The locomotive, known by its nickname as "Old Slobberface" for its knack of leaking around its smokebox, has long been on display at the facility in Spencer and will be restored to operation by the D&GV.

It is slated to be returned to service and will likely operate on the former Western Maryland between Cass and Elkins.

Its sister steam locomotives, #13 and #14, also endure. #13 has found a home at the Age of Steam Roundhouse in Sugarcreek, Ohio, while #14 is cosmetically restored and on display at the Gaithersburg Community Museum in Gaithersburg, Maryland.

Buffalo Creek & Gauley 2-8-0 #4 clears out its cylinder cocks at the yard in Dundon, West Virginia during the fall of 1964. Larry Fellure photo. American-Rails.com collection.

In 2005 the BC&G again found a new life. That year the Buffalo Creek and Gauley Railroad Co-Operative was formed to refurbish the old railroad and operate a excursion train over the line. 
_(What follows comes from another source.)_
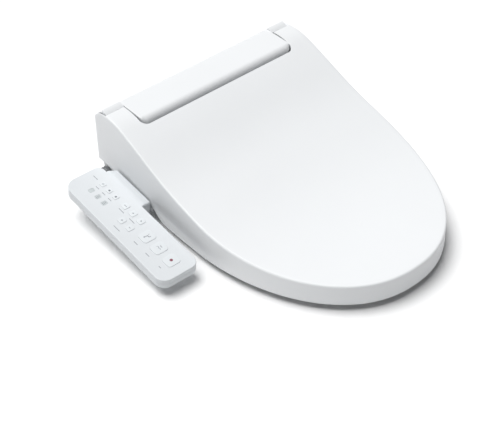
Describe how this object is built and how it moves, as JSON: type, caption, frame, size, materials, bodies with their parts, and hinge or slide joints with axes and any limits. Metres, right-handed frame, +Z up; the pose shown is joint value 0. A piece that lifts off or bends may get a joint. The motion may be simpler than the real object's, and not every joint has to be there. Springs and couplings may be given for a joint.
{
  "type": "electric bidet seat",
  "caption": "Low electric bidet seat for an elongated toilet: a curved soft-close lid over a heated ring seat, a washing body at the rear and a key panel on an arm at one side.",
  "frame": {"origin": "middle of the line between the two fixing bolts, on the underside of the mounting plate, which is the height of the toilet's rim", "axes": "+Z up, -Y towards the nose of the seat, +Y towards the tank, +X to the right as seen from the nose; the control panel is on the -X side"},
  "size_m": [0.4942, 0.526, 0.1418],
  "materials": {
    "gloss_white": "glossy moulded",
    "case_white": "satin moulded",
    "panel_white": "semi-gloss moulded",
    "key_white": "semi-gloss moulded with printed marks",
    "grey_plastic": "moulded",
    "dark_plastic": "moulded",
    "grey_rubber": "soft moulded",
    "steel": "brushed",
    "board": "solder mask",
    "heater_foil": "thin foil",
    "window": "clear tinted"
  },
  "bodies": {
    "main_body": {"base_case": "case_white", "top_cover": "gloss_white", "mounting_plate": "steel", "case_screw_1": "steel", "case_screw_2": "steel", "case_screw_3": "steel", "case_screw_4": "steel", "hinge_bracket_left": "case_white", "hinge_bracket_right": "case_white", "hinge_pin_left": "steel", "hinge_pin_right": "steel", "soft_close_damper_left": "grey_plastic", "soft_close_damper_right": "grey_plastic", "water_heater": "case_white", "heater_plate": "heater_foil", "heater_hose": "grey_plastic", "inlet_valve": "dark_plastic", "inlet_connector": "grey_plastic", "drain_plug": "grey_plastic", "cord_gland": "grey_plastic", "circuit_board": "board", "power_module": "dark_plastic", "deodoriser_fan": "dark_plastic", "deodoriser_filter": "grey_plastic", "nozzle_guide": "dark_plastic", "nozzle_motor": "steel", "panel_base": "panel_white", "panel_cover": "panel_white", "panel_board": "board", "water_level_window": "window", "seat_level_window": "window", "lamp_window": "window"},
    "seat": {"seat_top": "gloss_white", "seat_bottom": "case_white", "seat_heater": "heater_foil", "seat_bumper_1": "grey_rubber", "seat_bumper_2": "grey_rubber", "seat_bumper_3": "grey_rubber", "seat_bumper_4": "grey_rubber"},
    "lid": {"lid": "gloss_white", "lid_bumper_left": "grey_rubber", "lid_bumper_right": "grey_rubber"},
    "nozzle": {"nozzle": "case_white", "nozzle_tip": "steel"},
    "key_stop": {"key_stop": "key_white"},
    "key_rear_wash": {"key_rear_wash": "key_white"},
    "key_front_wash": {"key_front_wash": "key_white"},
    "key_pressure_less": {"key_pressure_less": "key_white"},
    "key_pressure_more": {"key_pressure_more": "key_white"},
    "key_nozzle_back": {"key_nozzle_back": "key_white"},
    "key_nozzle_forward": {"key_nozzle_forward": "key_white"},
    "key_move": {"key_move": "key_white"},
    "key_water_heat": {"key_water_heat": "key_white"},
    "key_seat_heat": {"key_seat_heat": "key_white"},
    "key_power_save": {"key_power_save": "key_white"}
  },
  "joints": [
    {"name": "lid_hinge", "type": "hinge", "parent": "seat", "child": "lid", "pos_m": [0, 0.04, 0.115], "axis": [1, 0, 0], "range_deg": [-100, 0]},
    {"name": "nozzle_slide", "type": "slide", "parent": "main_body", "child": "nozzle", "axis": [0, -0.866, -0.5], "range_m": [0, 0.1]},
    {"name": "seat_hinge", "type": "hinge", "parent": "main_body", "child": "seat", "pos_m": [0, 0.04, 0.115], "axis": [-1, 0, 0], "range_deg": [0, 95]},
    {"name": "touch_stop", "type": "slide", "parent": "main_body", "child": "key_stop", "axis": [-0.0017, -0.1071, 0.9942], "range_m": [-0.001, 0], "stiffness_N_per_m": 800},
    {"name": "touch_rear_wash", "type": "slide", "parent": "main_body", "child": "key_rear_wash", "axis": [-0.0017, -0.1071, 0.9942], "range_m": [-0.001, 0], "stiffness_N_per_m": 800},
    {"name": "touch_front_wash", "type": "slide", "parent": "main_body", "child": "key_front_wash", "axis": [-0.0017, -0.1071, 0.9942], "range_m": [-0.001, 0], "stiffness_N_per_m": 800},
    {"name": "touch_pressure_less", "type": "slide", "parent": "main_body", "child": "key_pressure_less", "axis": [-0.0017, -0.1071, 0.9942], "range_m": [-0.001, 0], "stiffness_N_per_m": 800},
    {"name": "touch_pressure_more", "type": "slide", "parent": "main_body", "child": "key_pressure_more", "axis": [-0.0017, -0.1071, 0.9942], "range_m": [-0.001, 0], "stiffness_N_per_m": 800},
    {"name": "touch_nozzle_back", "type": "slide", "parent": "main_body", "child": "key_nozzle_back", "axis": [-0.0017, -0.1071, 0.9942], "range_m": [-0.001, 0], "stiffness_N_per_m": 800},
    {"name": "touch_nozzle_forward", "type": "slide", "parent": "main_body", "child": "key_nozzle_forward", "axis": [-0.0017, -0.1071, 0.9942], "range_m": [-0.001, 0], "stiffness_N_per_m": 800},
    {"name": "touch_move", "type": "slide", "parent": "main_body", "child": "key_move", "axis": [-0.0017, -0.1071, 0.9942], "range_m": [-0.001, 0], "stiffness_N_per_m": 800},
    {"name": "touch_water_heat", "type": "slide", "parent": "main_body", "child": "key_water_heat", "axis": [-0.0017, -0.1071, 0.9942], "range_m": [-0.001, 0], "stiffness_N_per_m": 800},
    {"name": "touch_seat_heat", "type": "slide", "parent": "main_body", "child": "key_seat_heat", "axis": [-0.0017, -0.1071, 0.9942], "range_m": [-0.001, 0], "stiffness_N_per_m": 800},
    {"name": "touch_power_save", "type": "slide", "parent": "main_body", "child": "key_power_save", "axis": [-0.0017, -0.1071, 0.9942], "range_m": [-0.001, 0], "stiffness_N_per_m": 800}
  ]
}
Buffalo Creek & Gauley 2-8-0 #4 pulls a cut of empties from the B&O interchange at Clay Junction, West Virginia during the fall of 1964. Larry Fellure photo. American-Rails.com collection.

Scenic Excursions

Under the organization's guidance the track was cleared and a new campground and lodge established on the site of the BC&G's old Dundon yard. Along with the campground and lodge the co-op was also able to acquire two cabooses for use in excursion service and a small GE 35-ton locomotive.

The dream was almost entirely self-funded from just a few volunteers although they were able to acquire a grant from the state of West Virginia to help in establishing the tourist line. Alas, however, the project stalled and quietly disappeared.
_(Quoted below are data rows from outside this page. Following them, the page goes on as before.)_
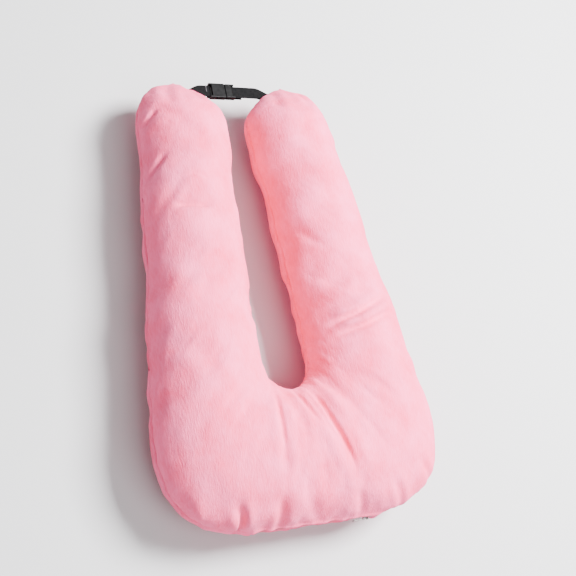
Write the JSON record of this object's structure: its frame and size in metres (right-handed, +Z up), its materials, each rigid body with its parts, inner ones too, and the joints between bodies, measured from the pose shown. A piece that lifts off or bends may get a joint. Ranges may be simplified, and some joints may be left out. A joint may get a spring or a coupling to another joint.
{
  "type": "u-shaped pillow",
  "caption": "Large U-shaped plush cushion with two long arms, a zipped cover over an inner fibre bag, and a black webbing strap with a side-release buckle between the arm tips.",
  "frame": {"origin": "on the resting surface, under the middle of the whole object's bounding box (z = 0 is the pillow's back face)", "axes": "+Z up out of the front face, +Y from the base towards the two arm tips, +X across to the right-hand arm"},
  "size_m": [0.4258, 0.7121, 0.124],
  "materials": {
    "plush": "short-pile pink plush, soft nap",
    "inner_fabric": "thin white non-woven fabric",
    "fibre": "white loose polyester fibre",
    "zip_tape": "pink woven zip tape",
    "zip_coil": "pink nylon coil",
    "zip_metal": "nickel-plated die casting",
    "webbing": "black polypropylene webbing",
    "thread": "black sewing thread",
    "buckle_plastic": "black moulded acetal, satin gloss",
    "label": "white satin ribbon, blank"
  },
  "bodies": {
    "cushion": {"cover_front": "plush", "cover_back": "plush", "inner_bag_front": "inner_fabric", "inner_bag_back": "inner_fabric", "fibre_filling": "fibre", "zip_tape_upper": "zip_tape", "zip_tape_lower": "zip_tape", "zip_coil_upper": "zip_coil", "zip_coil_lower": "zip_coil", "zip_stop_left": "zip_metal", "zip_stop_right": "zip_metal", "strap_left": "webbing", "strap_right": "webbing", "strap_bartack": "thread", "buckle_socket": "buckle_plastic", "care_label": "label"},
    "slider": {"zip_slider": "zip_metal"},
    "pull_tab": {"zip_pull": "zip_metal"},
    "plug": {"buckle_plug": "buckle_plastic"},
    "prong_upper": {"buckle_prong_upper": "buckle_plastic"},
    "prong_lower": {"buckle_prong_lower": "buckle_plastic"}
  },
  "joints": [
    {"name": "zip_slide", "type": "slide", "parent": "cushion", "child": "slider", "axis": [-1, 0, 0], "range_m": [0, 0.166]},
    {"name": "pull_tab_flip", "type": "hinge", "parent": "slider", "child": "pull_tab", "pos_m": [0.083, -0.3546, 0.056], "axis": [0, 0, 1], "range_deg": [0, 170]},
    {"name": "buckle_slide", "type": "slide", "parent": "cushion", "child": "plug", "axis": [1, 0, 0], "range_m": [0, 0.018], "deforming": ["strap_right", "buckle_prong_upper", "buckle_prong_lower"]},
    {"name": "prong_upper_squeeze", "type": "hinge", "parent": "plug", "child": "prong_upper", "pos_m": [-0.0063, 0.3497, 0.062], "axis": [0, 0, 1], "range_deg": [0, 8], "stiffness_Nm_per_rad": 0.3},
    {"name": "prong_lower_squeeze", "type": "hinge", "parent": "plug", "child": "prong_lower", "pos_m": [-0.0063, 0.3343, 0.062], "axis": [0, 0, -1], "range_deg": [0, 8], "stiffness_Nm_per_rad": 0.3}
  ]
}
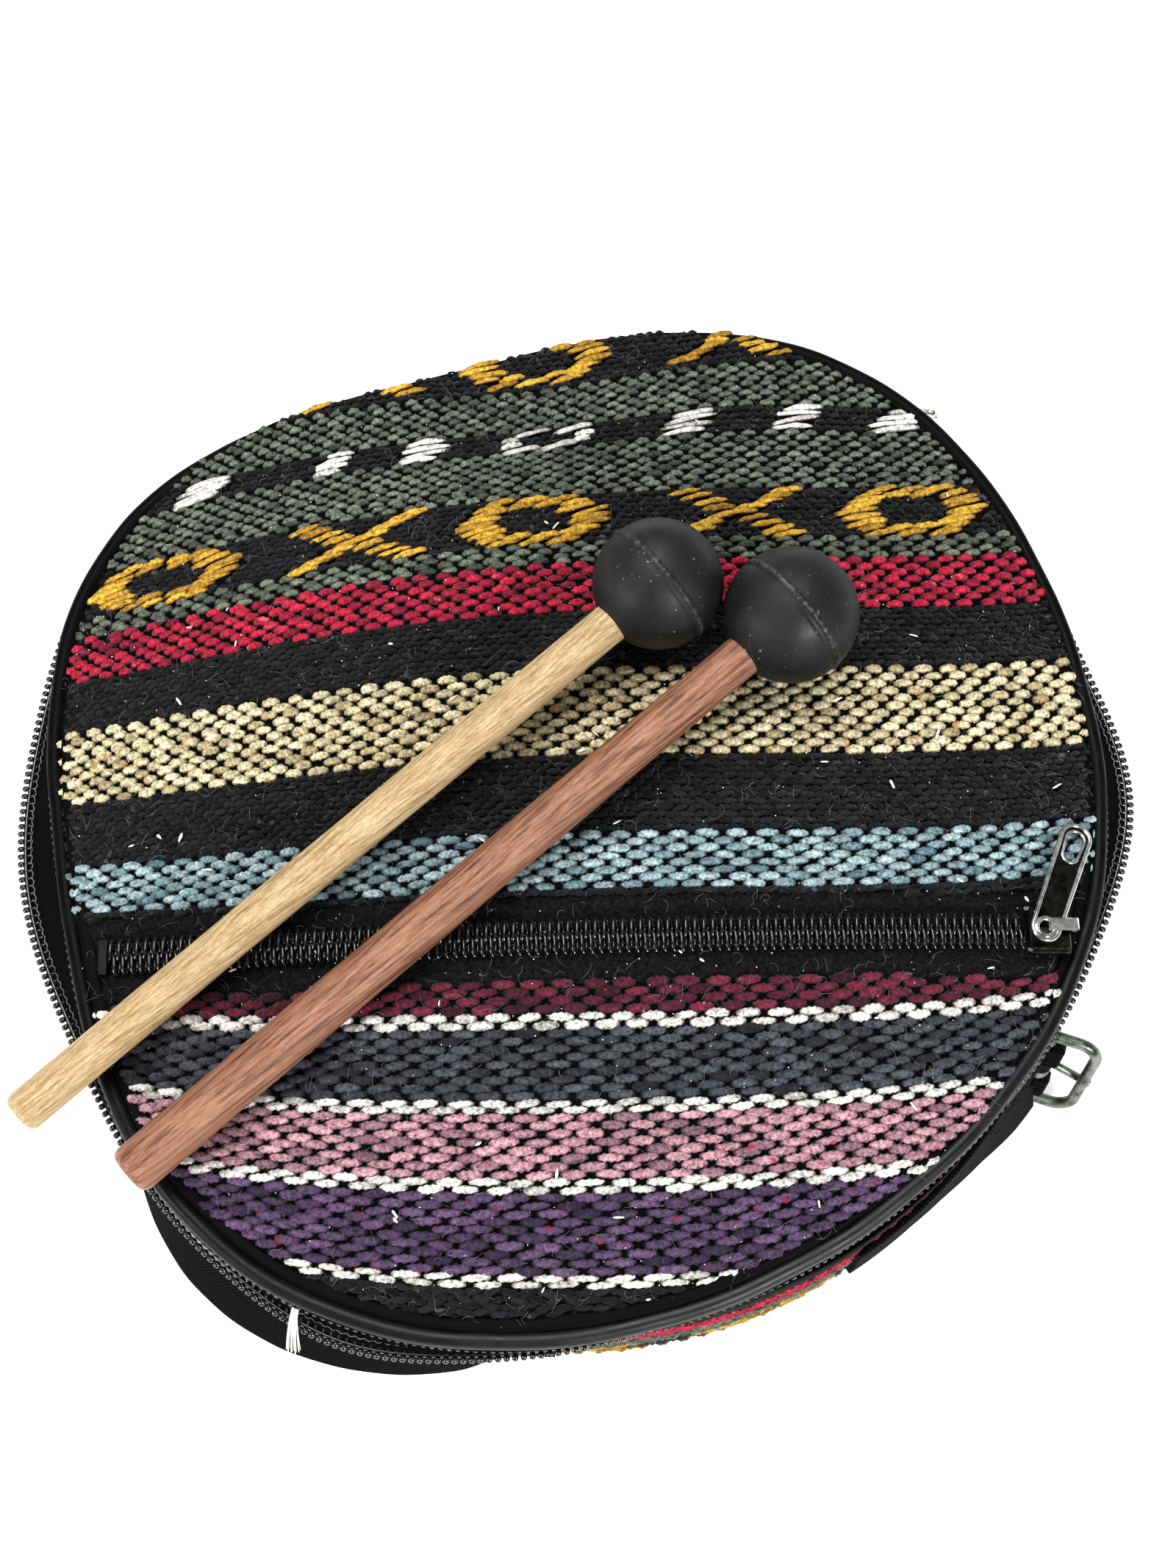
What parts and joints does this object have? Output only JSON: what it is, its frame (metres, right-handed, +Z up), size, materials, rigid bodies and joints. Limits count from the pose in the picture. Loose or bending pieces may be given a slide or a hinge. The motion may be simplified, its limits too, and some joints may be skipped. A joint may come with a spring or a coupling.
{
  "type": "frame drum in soft case with mallets",
  "caption": "Small hand-held frame drum packed in a round soft zip case of coarse striped hand-woven cloth, with rubber-ball mallets lying on the lid and a buckled side strap.",
  "frame": {"origin": "middle of the back panel's underside, on the surface that the case lies on", "axes": "+Z up out of the lid, +Y towards the lid's cloth hinge, +X to the side with the pocket zip's slider and the buckle"},
  "size_m": [0.2034, 0.1979, 0.0794],
  "materials": {
    "stripe_cloth": "hand-woven striped cotton, coarse",
    "stripe_cloth_lower": "hand-woven striped cotton, coarse",
    "foam": "foam wadding",
    "lining": "plain black lining cloth",
    "edge_binding": "glossy black coated binding",
    "piping": "glossy black plastic piping",
    "zip_tape": "knitted black zip tape",
    "zip_teeth": "black nylon coil",
    "zip_metal": "bright plated",
    "webbing": "black herringbone webbing",
    "buckle_wire": "worn nickel plate",
    "rubber": "matt black rubber",
    "bamboo": "pale bamboo",
    "rosewood": "reddish brown hardwood, oiled",
    "hoop_wood": "bent wood, satin",
    "skin": "natural skin",
    "band": "red braid",
    "tack_brass": "domed heads"
  },
  "bodies": {
    "case": {"back_panel": "stripe_cloth", "back_padding": "foam", "back_lining": "lining", "gusset_wall": "stripe_cloth", "gusset_padding": "foam", "gusset_lining": "lining", "back_piping": "piping", "rim_binding": "zip_tape", "body_zip_tape": "zip_tape", "body_zip_coil": "zip_teeth", "hinge_spine": "zip_tape", "strap_tongue": "webbing", "strap_buckle_end": "webbing", "drum_hoop": "hoop_wood", "drum_skin": "skin", "skin_band": "band", "drum_tacks": "tack_brass"},
    "main_slider": {"main_slider": "zip_metal"},
    "main_pull": {"main_pull": "zip_metal"},
    "buckle_frame": {"buckle_frame": "buckle_wire"},
    "buckle_prong": {"buckle_prong": "buckle_wire"},
    "lid": {"lid_lining": "lining", "lid_padding": "foam", "pocket_bag": "lining", "lid_panel_upper": "stripe_cloth", "lid_panel_lower": "stripe_cloth_lower", "lid_binding": "edge_binding", "lid_piping": "piping", "lid_zip_tape": "zip_tape", "lid_zip_coil": "zip_teeth", "pocket_tape_upper": "zip_tape", "pocket_tape_lower": "zip_tape", "pocket_coil_upper": "zip_teeth", "pocket_coil_lower": "zip_teeth", "pocket_end_stop": "zip_metal"},
    "pocket_slider": {"pocket_slider": "zip_metal"},
    "pocket_pull": {"pocket_pull": "zip_metal"},
    "bamboo_mallet": {"bamboo_stick": "bamboo", "bamboo_ball": "rubber"},
    "rosewood_mallet": {"rosewood_stick": "rosewood", "rosewood_ball": "rubber"}
  },
  "joints": [
    {"name": "lid_hinge", "type": "hinge", "parent": "case", "child": "lid", "pos_m": [0, 0.095, 0.0404], "axis": [-1, 0, 0], "range_deg": [0, 120]},
    {"name": "main_zip", "type": "hinge", "parent": "case", "child": "main_slider", "pos_m": [0, 0, 0.037], "axis": [0, 0, -1], "range_deg": [0, 303]},
    {"name": "main_pull_swing", "type": "hinge", "parent": "main_slider", "child": "main_pull", "pos_m": [0.04643, 0.08732, 0.037], "axis": [0.8829, -0.4695, 0], "range_deg": [0, 85]},
    {"name": "buckle_swing", "type": "hinge", "parent": "case", "child": "buckle_frame", "pos_m": [0.0876, -0.0415, 0.013], "axis": [0.1064, 0.2633, 0.9588], "range_deg": [-25, 35]},
    {"name": "prong_swing", "type": "hinge", "parent": "buckle_frame", "child": "buckle_prong", "pos_m": [0.0876, -0.0415, 0.013], "axis": [0.1064, 0.2633, 0.9588], "range_deg": [0, 45]},
    {"name": "pocket_zip", "type": "hinge", "parent": "lid", "child": "pocket_slider", "pos_m": [0.00086, -0.02899, -0.543], "axis": [0.0297, -0.9996, 0], "range_deg": [0, 6.2]},
    {"name": "pocket_pull_swing", "type": "hinge", "parent": "pocket_slider", "child": "pocket_pull", "pos_m": [0.08345, -0.02654, 0.05522], "axis": [0.9902, 0.0294, -0.1368], "range_deg": [0, 150]},
    {"name": "bamboo_lift", "type": "slide", "parent": "lid", "child": "bamboo_mallet", "axis": [0, 0, 1], "range_m": [0, 0.08]},
    {"name": "rosewood_lift", "type": "slide", "parent": "lid", "child": "rosewood_mallet", "axis": [0, 0, 1], "range_m": [0, 0.08]}
  ]
}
West Virginia stepped in and acquired the entirety of the old BC&G property in December, 2020.  As of this writing the state currently only has plans to utilize the tracks for a railbiking operation.

It is interesting the state did not leave the connection in place to the BC&G at Dundon and acquire the old B&O's Coal & Coke Branch from that point to the Appalachian & Ohio connection at Gilmer.